» Source material:
________________________

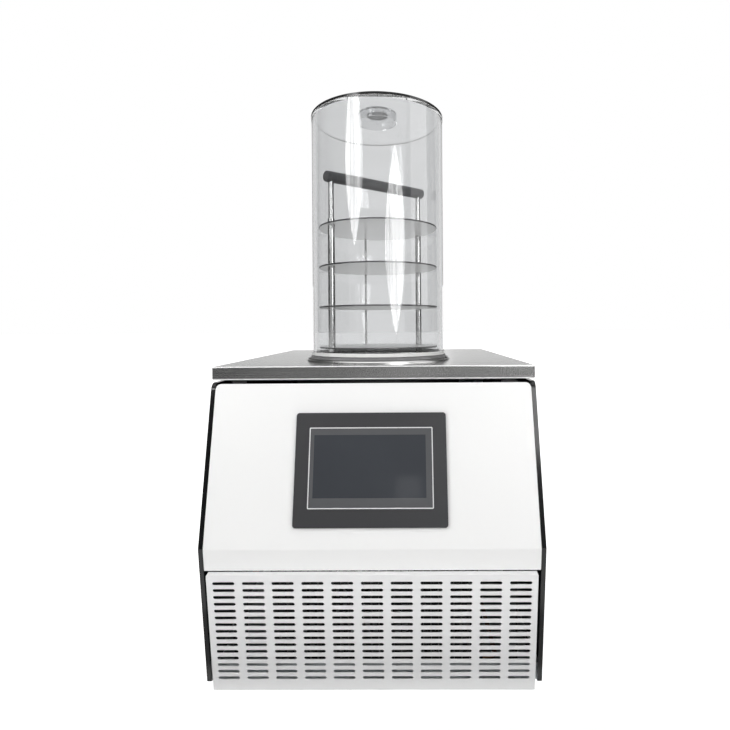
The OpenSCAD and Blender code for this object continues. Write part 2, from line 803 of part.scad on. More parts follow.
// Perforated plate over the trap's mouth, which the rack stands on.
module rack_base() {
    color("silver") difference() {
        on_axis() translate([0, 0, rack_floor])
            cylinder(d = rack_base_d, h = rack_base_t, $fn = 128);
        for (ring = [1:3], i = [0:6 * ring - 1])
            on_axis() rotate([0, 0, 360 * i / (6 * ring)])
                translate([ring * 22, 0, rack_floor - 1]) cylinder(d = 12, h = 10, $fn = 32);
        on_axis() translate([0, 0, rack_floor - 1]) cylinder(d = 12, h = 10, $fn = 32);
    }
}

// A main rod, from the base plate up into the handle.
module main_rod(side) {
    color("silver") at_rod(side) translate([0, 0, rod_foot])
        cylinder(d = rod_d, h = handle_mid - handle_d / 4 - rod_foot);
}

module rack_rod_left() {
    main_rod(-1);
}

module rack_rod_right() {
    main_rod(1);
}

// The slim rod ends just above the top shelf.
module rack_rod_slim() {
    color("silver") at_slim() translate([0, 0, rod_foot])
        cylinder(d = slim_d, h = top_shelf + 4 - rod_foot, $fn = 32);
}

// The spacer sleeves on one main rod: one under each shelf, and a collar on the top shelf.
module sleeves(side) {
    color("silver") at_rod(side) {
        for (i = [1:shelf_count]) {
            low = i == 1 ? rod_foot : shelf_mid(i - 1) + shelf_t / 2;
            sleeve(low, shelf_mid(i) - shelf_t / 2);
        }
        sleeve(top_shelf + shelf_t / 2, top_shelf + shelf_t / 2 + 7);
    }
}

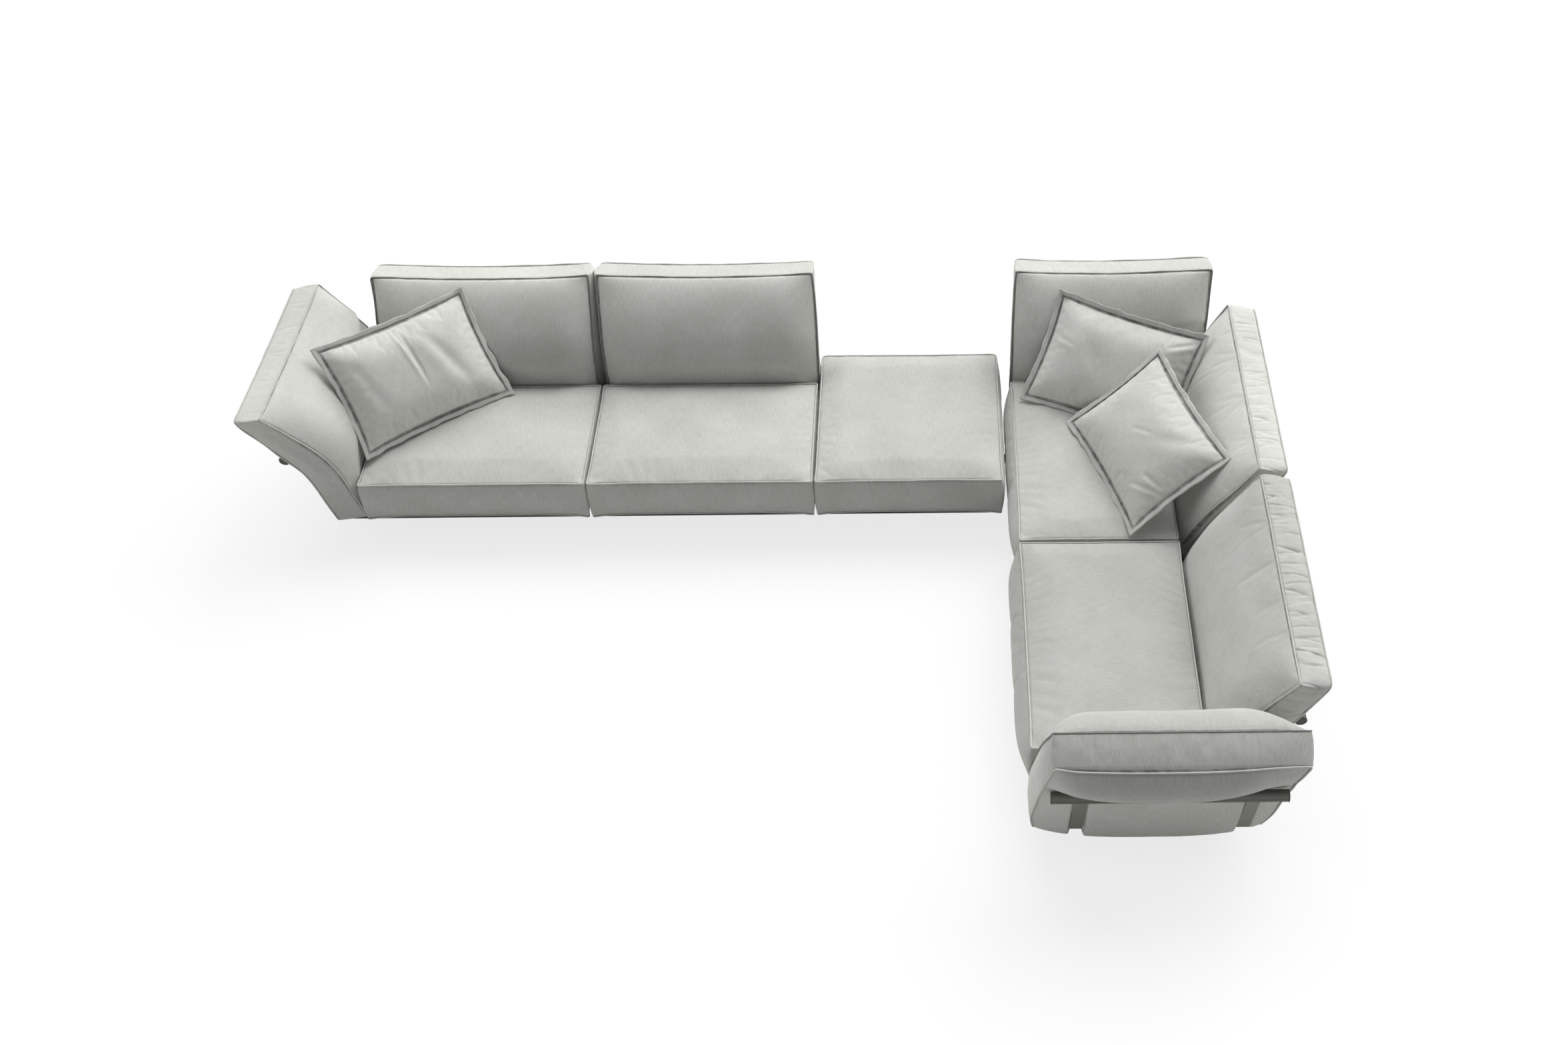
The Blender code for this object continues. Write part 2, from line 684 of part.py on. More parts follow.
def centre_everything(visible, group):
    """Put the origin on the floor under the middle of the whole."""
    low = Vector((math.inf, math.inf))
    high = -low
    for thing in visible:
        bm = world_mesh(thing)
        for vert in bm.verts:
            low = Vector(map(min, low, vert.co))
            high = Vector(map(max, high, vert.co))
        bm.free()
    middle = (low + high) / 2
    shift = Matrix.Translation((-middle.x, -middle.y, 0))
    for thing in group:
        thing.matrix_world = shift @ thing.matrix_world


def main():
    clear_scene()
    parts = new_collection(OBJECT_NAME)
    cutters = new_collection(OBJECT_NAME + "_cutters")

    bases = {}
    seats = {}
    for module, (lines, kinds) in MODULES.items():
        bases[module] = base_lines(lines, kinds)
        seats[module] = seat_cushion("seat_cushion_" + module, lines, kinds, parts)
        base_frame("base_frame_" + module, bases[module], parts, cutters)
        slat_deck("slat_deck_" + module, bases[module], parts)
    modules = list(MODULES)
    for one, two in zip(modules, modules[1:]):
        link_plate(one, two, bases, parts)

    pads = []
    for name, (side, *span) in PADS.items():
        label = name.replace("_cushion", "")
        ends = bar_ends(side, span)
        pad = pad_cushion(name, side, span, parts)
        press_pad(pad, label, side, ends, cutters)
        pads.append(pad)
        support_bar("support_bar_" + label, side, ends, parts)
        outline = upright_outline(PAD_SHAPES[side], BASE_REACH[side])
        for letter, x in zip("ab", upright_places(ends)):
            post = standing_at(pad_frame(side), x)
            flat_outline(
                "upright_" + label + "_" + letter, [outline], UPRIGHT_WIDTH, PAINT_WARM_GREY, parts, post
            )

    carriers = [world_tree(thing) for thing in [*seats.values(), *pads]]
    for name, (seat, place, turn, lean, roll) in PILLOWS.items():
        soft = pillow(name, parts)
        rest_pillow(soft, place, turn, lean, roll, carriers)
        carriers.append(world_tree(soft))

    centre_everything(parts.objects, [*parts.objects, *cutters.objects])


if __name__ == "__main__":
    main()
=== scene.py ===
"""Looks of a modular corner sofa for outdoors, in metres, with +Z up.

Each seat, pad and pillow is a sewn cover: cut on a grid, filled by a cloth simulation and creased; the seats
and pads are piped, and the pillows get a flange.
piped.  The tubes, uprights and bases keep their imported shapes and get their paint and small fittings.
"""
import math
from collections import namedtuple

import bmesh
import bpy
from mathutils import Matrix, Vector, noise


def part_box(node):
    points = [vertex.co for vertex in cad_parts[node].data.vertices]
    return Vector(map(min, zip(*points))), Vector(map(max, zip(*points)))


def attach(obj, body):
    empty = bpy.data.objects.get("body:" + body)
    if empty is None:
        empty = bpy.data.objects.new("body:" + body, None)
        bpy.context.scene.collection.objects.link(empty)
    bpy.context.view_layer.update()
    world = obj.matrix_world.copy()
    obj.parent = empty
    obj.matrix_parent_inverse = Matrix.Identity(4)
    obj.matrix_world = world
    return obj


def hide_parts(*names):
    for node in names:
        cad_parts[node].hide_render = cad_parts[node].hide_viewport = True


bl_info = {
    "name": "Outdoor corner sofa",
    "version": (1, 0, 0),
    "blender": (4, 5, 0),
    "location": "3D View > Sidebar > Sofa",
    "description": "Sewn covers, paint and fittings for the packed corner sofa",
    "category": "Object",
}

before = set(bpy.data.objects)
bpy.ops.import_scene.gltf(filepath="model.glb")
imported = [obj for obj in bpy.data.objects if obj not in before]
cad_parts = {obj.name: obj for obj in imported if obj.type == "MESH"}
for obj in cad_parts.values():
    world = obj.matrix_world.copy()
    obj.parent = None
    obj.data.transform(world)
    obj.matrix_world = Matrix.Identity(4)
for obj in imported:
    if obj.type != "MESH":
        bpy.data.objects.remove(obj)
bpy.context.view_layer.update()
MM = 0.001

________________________

» Directions for this task:
Retype the records above, but only those lines that fall between the line containing "carriers = [world_tree(thing)" and the line containing "from collections import namedtuple", with both of those lines included, exactly as written.

» Full response:
    carriers = [world_tree(thing) for thing in [*seats.values(), *pads]]
    for name, (seat, place, turn, lean, roll) in PILLOWS.items():
        soft = pillow(name, parts)
        rest_pillow(soft, place, turn, lean, roll, carriers)
        carriers.append(world_tree(soft))

    centre_everything(parts.objects, [*parts.objects, *cutters.objects])


if __name__ == "__main__":
    main()
=== scene.py ===
"""Looks of a modular corner sofa for outdoors, in metres, with +Z up.

Each seat, pad and pillow is a sewn cover: cut on a grid, filled by a cloth simulation and creased; the seats
and pads are piped, and the pillows get a flange.
piped.  The tubes, uprights and bases keep their imported shapes and get their paint and small fittings.
"""
import math
from collections import namedtuple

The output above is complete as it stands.